What I’ve done here is to provide my result tables with a metatable that specifies a function for `zip` and that specifies that if the base table doesn’t have a given key, return the value from the metatable. So when we look for `zip` in the base table, we seek and find the `zip` function in the metatable, and call it.

So the code in the test actually works.

As written, however, it is almost certainly too clever to live, although it is perfectly legitimate Lua and a decent example of how one might create a fluent interface to some tables. However, in the current style chez Ron, I think we’d do better to embed this kind of thing in an object rather than tables with metatables.

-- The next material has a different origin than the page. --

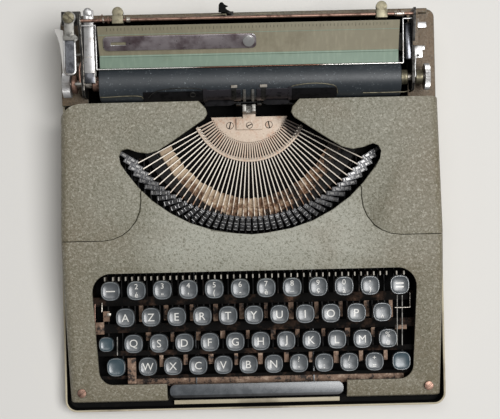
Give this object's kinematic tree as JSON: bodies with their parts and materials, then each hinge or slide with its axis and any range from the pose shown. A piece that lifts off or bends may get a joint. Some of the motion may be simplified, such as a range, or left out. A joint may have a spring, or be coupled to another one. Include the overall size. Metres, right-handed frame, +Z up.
{
  "type": "typewriter",
  "caption": "Slim portable typewriter: four-row keyboard, fan of typebars, and a sliding carriage with rubber platen, in an olive casing on a shallow tray.",
  "frame": {"origin": "on the standing surface, under the middle of the tray", "axes": "+X to the typist's right, +Y from the typist to the carriage, +Z up"},
  "size_m": [0.2928, 0.302, 0.0805],
  "materials": {
    "tray_paint": "semi-matt enamel, worn",
    "rubber": "smooth dark slate rubber",
    "casing_paint": "crinkle enamel, grey olive",
    "deck_paint": "crinkle enamel, darker olive brown",
    "rusty_iron": "aged iron with brown rust",
    "copper": "copper coloured, worn",
    "key_plastic": "dark blue grey, glossy, ivory signs",
    "black_plastic": "black, glossy",
    "segment_metal": "beige, rusty",
    "bright_steel": "bright worn steel",
    "felt": "beige felt",
    "chrome": "polished, slightly stained",
    "dark_steel": "blackened steel",
    "ribbon_cloth": "inked cloth tape",
    "brass": "dull brass",
    "table_paint": "olive enamel"
  },
  "bodies": {
    "root": {"base_tray": "tray_paint", "foot_front_left": "rubber", "foot_front_right": "rubber", "foot_rear_left": "rubber", "foot_rear_right": "rubber", "top_cover": "casing_paint", "cover_screw_left": "copper", "cover_screw_right": "copper", "rear_casing": "deck_paint", "main_frame": "rusty_iron", "type_segment": "segment_metal", "typebars": "bright_steel", "type_rest": "felt", "type_guide": "chrome", "ribbon": "ribbon_cloth", "margin_pawl": "dark_steel", "bell": "brass"},
    "cover_left": {"ribbon_cover_left": "casing_paint"},
    "cover_right": {"ribbon_cover_right": "casing_paint"},
    "spool_left": {"ribbon_spool_left": "dark_steel"},
    "spool_right": {"ribbon_spool_right": "dark_steel"},
    "digit_row": {"keys_digit_row": "key_plastic"},
    "upper_row": {"keys_upper_row": "key_plastic"},
    "lower_row": {"keys_lower_row": "key_plastic"},
    "margin_release": {"key_margin_release": "key_plastic"},
    "backspace": {"key_backspace": "key_plastic"},
    "shift_lock": {"key_shift_lock": "key_plastic"},
    "shift": {"shift_keys": "key_plastic"},
    "space": {"space_bar": "black_plastic"},
    "typebar_h": {"typebar_h": "bright_steel"},
    "vibrator": {"ribbon_vibrator": "chrome"},
    "rail": {"carriage_rail": "bright_steel"},
    "carriage": {"carriage_frame": "dark_steel", "feed_roller": "rubber", "paper_table": "table_paint", "margin_rail": "copper", "return_lever_screw": "brass", "carriage_strap": "chrome"},
    "platen": {"platen": "rubber", "platen_knob_left": "chrome", "platen_knob_right": "chrome"},
    "paper_support": {"paper_support": "chrome"},
    "paper_bail": {"paper_bail": "chrome"},
    "stop_left": {"margin_stop_left": "brass"},
    "stop_right": {"margin_stop_right": "brass"},
    "return_lever": {"return_lever": "chrome"},
    "paper_release": {"paper_release_lever": "chrome"},
    "carriage_lock": {"carriage_lock": "chrome"},
    "drum": {"mainspring_drum": "dark_steel"},
    "key_q": {"key_q": "key_plastic"},
    "key_s": {"key_s": "key_plastic"},
    "key_d": {"key_d": "key_plastic"},
    "key_f": {"key_f": "key_plastic"},
    "key_g": {"key_g": "key_plastic"},
    "key_h": {"key_h": "key_plastic"},
    "key_j": {"key_j": "key_plastic"},
    "key_k": {"key_k": "key_plastic"},
    "key_l": {"key_l": "key_plastic"},
    "key_m": {"key_m": "key_plastic"},
    "key_u_accent": {"key_u_accent": "key_plastic"}
  },
  "joints": [
    {"name": "digit_row_press", "type": "hinge", "parent": "root", "child": "digit_row", "pos_m": [0, 0.06, 0.022], "axis": [1, 0, 0], "range_deg": [0, 4.9], "stiffness_Nm_per_rad": 2, "springref_deg": -2.86},
    {"name": "upper_row_press", "type": "hinge", "parent": "root", "child": "upper_row", "pos_m": [0, 0.06, 0.022], "axis": [1, 0, 0], "range_deg": [0, 4], "stiffness_Nm_per_rad": 2.4, "springref_deg": -2.86},
    {"name": "key_q_press", "type": "hinge", "parent": "root", "child": "key_q", "pos_m": [0, 0.06, 0.022], "axis": [1, 0, 0], "range_deg": [0, 3.5], "stiffness_Nm_per_rad": 0.4, "springref_deg": -2.86},
    {"name": "key_s_press", "type": "hinge", "parent": "root", "child": "key_s", "pos_m": [0, 0.06, 0.022], "axis": [1, 0, 0], "range_deg": [0, 3.5], "stiffness_Nm_per_rad": 0.4, "springref_deg": -2.86},
    {"name": "key_d_press", "type": "hinge", "parent": "root", "child": "key_d", "pos_m": [0, 0.06, 0.022], "axis": [1, 0, 0], "range_deg": [0, 3.5], "stiffness_Nm_per_rad": 0.4, "springref_deg": -2.86},
    {"name": "key_f_press", "type": "hinge", "parent": "root", "child": "key_f", "pos_m": [0, 0.06, 0.022], "axis": [1, 0, 0], "range_deg": [0, 3.5], "stiffness_Nm_per_rad": 0.4, "springref_deg": -2.86},
    {"name": "key_g_press", "type": "hinge", "parent": "root", "child": "key_g", "pos_m": [0, 0.06, 0.022], "axis": [1, 0, 0], "range_deg": [0, 3.5], "stiffness_Nm_per_rad": 0.4, "springref_deg": -2.86},
    {"name": "key_h_press", "type": "hinge", "parent": "root", "child": "key_h", "pos_m": [0, 0.06, 0.022], "axis": [1, 0, 0], "range_deg": [0, 3.5], "stiffness_Nm_per_rad": 0.4, "springref_deg": -2.86},
    {"name": "key_j_press", "type": "hinge", "parent": "root", "child": "key_j", "pos_m": [0, 0.06, 0.022], "axis": [1, 0, 0], "range_deg": [0, 3.5], "stiffness_Nm_per_rad": 0.4, "springref_deg": -2.86},
    {"name": "key_k_press", "type": "hinge", "parent": "root", "child": "key_k", "pos_m": [0, 0.06, 0.022], "axis": [1, 0, 0], "range_deg": [0, 3.5], "stiffness_Nm_per_rad": 0.4, "springref_deg": -2.86},
    {"name": "key_l_press", "type": "hinge", "parent": "root", "child": "key_l", "pos_m": [0, 0.06, 0.022], "axis": [1, 0, 0], "range_deg": [0, 3.5], "stiffness_Nm_per_rad": 0.4, "springref_deg": -2.86},
    {"name": "key_m_press", "type": "hinge", "parent": "root", "child": "key_m", "pos_m": [0, 0.06, 0.022], "axis": [1, 0, 0], "range_deg": [0, 3.5], "stiffness_Nm_per_rad": 0.4, "springref_deg": -2.86},
    {"name": "key_u_accent_press", "type": "hinge", "parent": "root", "child": "key_u_accent", "pos_m": [0, 0.06, 0.022], "axis": [1, 0, 0], "range_deg": [0, 3.5], "stiffness_Nm_per_rad": 0.4, "springref_deg": -2.86},
    {"name": "lower_row_press", "type": "hinge", "parent": "root", "child": "lower_row", "pos_m": [0, 0.06, 0.022], "axis": [1, 0, 0], "range_deg": [0, 3.1], "stiffness_Nm_per_rad": 2.4, "springref_deg": -2.86},
    {"name": "margin_release_press", "type": "hinge", "parent": "root", "child": "margin_release", "pos_m": [0, 0.06, 0.022], "axis": [1, 0, 0], "range_deg": [0, 4.9], "stiffness_Nm_per_rad": 0.4, "springref_deg": -2.86},
    {"name": "backspace_press", "type": "hinge", "parent": "root", "child": "backspace", "pos_m": [0, 0.06, 0.022], "axis": [1, 0, 0], "range_deg": [0, 4.9], "stiffness_Nm_per_rad": 0.4, "springref_deg": -2.86},
    {"name": "shift_lock_press", "type": "hinge", "parent": "root", "child": "shift_lock", "pos_m": [0, 0.06, 0.022], "axis": [1, 0, 0], "range_deg": [0, 3.1], "stiffness_Nm_per_rad": 0.4, "springref_deg": -2.86},
    {"name": "space_bar_press", "type": "hinge", "parent": "root", "child": "space", "pos_m": [0, 0.06, 0.022], "axis": [1, 0, 0], "range_deg": [0, 1.45], "stiffness_Nm_per_rad": 0.9, "springref_deg": -2.86},
    {"name": "carriage_lift", "type": "slide", "parent": "root", "child": "rail", "axis": [0, 0, 1], "range_m": [0, 0.0055]},
    {"name": "shift_press", "type": "hinge", "parent": "root", "child": "shift", "pos_m": [0, 0.06, 0.022], "axis": [1, 0, 0], "range_deg": [0, 3.1]},
    {"name": "typebar_h_strike", "type": "hinge", "parent": "root", "child": "typebar_h", "pos_m": [0.0012, 0.03982, 0.03], "axis": [-0.9996, -0.0279, 0], "range_deg": [0, 139.82]},
    {"name": "vibrator_lift", "type": "slide", "parent": "root", "child": "vibrator", "axis": [0, 0, 1], "range_m": [0, 0.0075]},
    {"name": "carriage_slide", "type": "slide", "parent": "rail", "child": "carriage", "axis": [1, 0, 0], "range_m": [-0.095, 0.095]},
    {"name": "drum_turn", "type": "hinge", "parent": "root", "child": "drum", "pos_m": [-0.06, 0.112, 0.018], "axis": [0, 0, 1], "range_deg": [-275, 275]},
    {"name": "platen_turn", "type": "hinge", "parent": "carriage", "child": "platen", "pos_m": [0, 0.0968, 0.056], "axis": [1, 0, 0], "continuous": true},
    {"name": "return_lever_swing", "type": "hinge", "parent": "carriage", "child": "return_lever", "pos_m": [-0.1287, 0.1434, 0.069], "axis": [0, 0, -1], "range_deg": [0, 60], "stiffness_Nm_per_rad": 0.05, "springref_deg": -17.19},
    {"name": "paper_bail_lift", "type": "hinge", "parent": "carriage", "child": "paper_bail", "pos_m": [0, 0.137, 0.0726], "axis": [-1, 0, 0], "range_deg": [0, 40]},
    {"name": "paper_support_turn", "type": "hinge", "parent": "carriage", "child": "paper_support", "pos_m": [0.0008, 0.12362, 0.07401], "axis": [0, 0.5151, -0.8571], "range_deg": [0, 90]},
    {"name": "margin_stop_left_slide", "type": "slide", "parent": "carriage", "child": "stop_left", "axis": [1, 0, 0], "range_m": [0, 0.06]},
    {"name": "margin_stop_right_slide", "type": "slide", "parent": "carriage", "child": "stop_right", "axis": [1, 0, 0], "range_m": [-0.06, 0]},
    {"name": "paper_release_pull", "type": "hinge", "parent": "carriage", "child": "paper_release", "pos_m": [0.124, 0.114, 0.062], "axis": [1, 0, 0], "range_deg": [0, 25]},
    {"name": "cover_left_open", "type": "hinge", "parent": "root", "child": "cover_left", "pos_m": [-0.1418, 0.03, 0.021], "axis": [0, -1, 0], "range_deg": [0, 70]},
    {"name": "cover_right_open", "type": "hinge", "parent": "root", "child": "cover_right", "pos_m": [0.1418, 0.03, 0.021], "axis": [0, 1, 0], "range_deg": [0, 70]},
    {"name": "spool_left_turn", "type": "hinge", "parent": "root", "child": "spool_left", "pos_m": [-0.11, 0.01, 0.04], "axis": [0, 0, 1], "continuous": true},
    {"name": "spool_right_turn", "type": "hinge", "parent": "root", "child": "spool_right", "pos_m": [0.11, 0.01, 0.04], "axis": [0, 0, 1], "continuous": true},
    {"name": "carriage_lock_slide", "type": "slide", "parent": "root", "child": "carriage_lock", "axis": [0, 1, 0], "range_m": [-0.0035, 0.0055]}
  ],
  "couplings": [
    {"joint": "key_h_press", "follows": "typebar_h_strike", "ratio": 0.024674},
    {"joint": "vibrator_lift", "follows": "typebar_h_strike", "m_per_rad": 0.0030324},
    {"joint": "shift_press", "follows": "carriage_lift", "rad_per_m": 9.6786},
    {"joint": "drum_turn", "follows": "carriage_slide", "rad_per_m": 50}
  ]
}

We’ll need to think about that. And it is time for Sunday brekkers, so let’s wrap up.

## Wrapping Up

We actually made some interesting progress today. We’ve seen that what we have is sufficient for the basic case of making our parameter dictionaries from our imagined starting arrays.

We’ve seen an interesting, although perhaps too clever approach to a fluent interface, which would certainly be useful to the level-designing programmer. We should explore doing a similar thing with objects.

Spikes are for learning, and we’ve definitely learned some things. Material for thought.

For estimation purposes, we have to sessions now consisting of little more than “design” for how to do the Level Design thing. It’s design with code, however, which will pay off when we get to the writing of the real thing.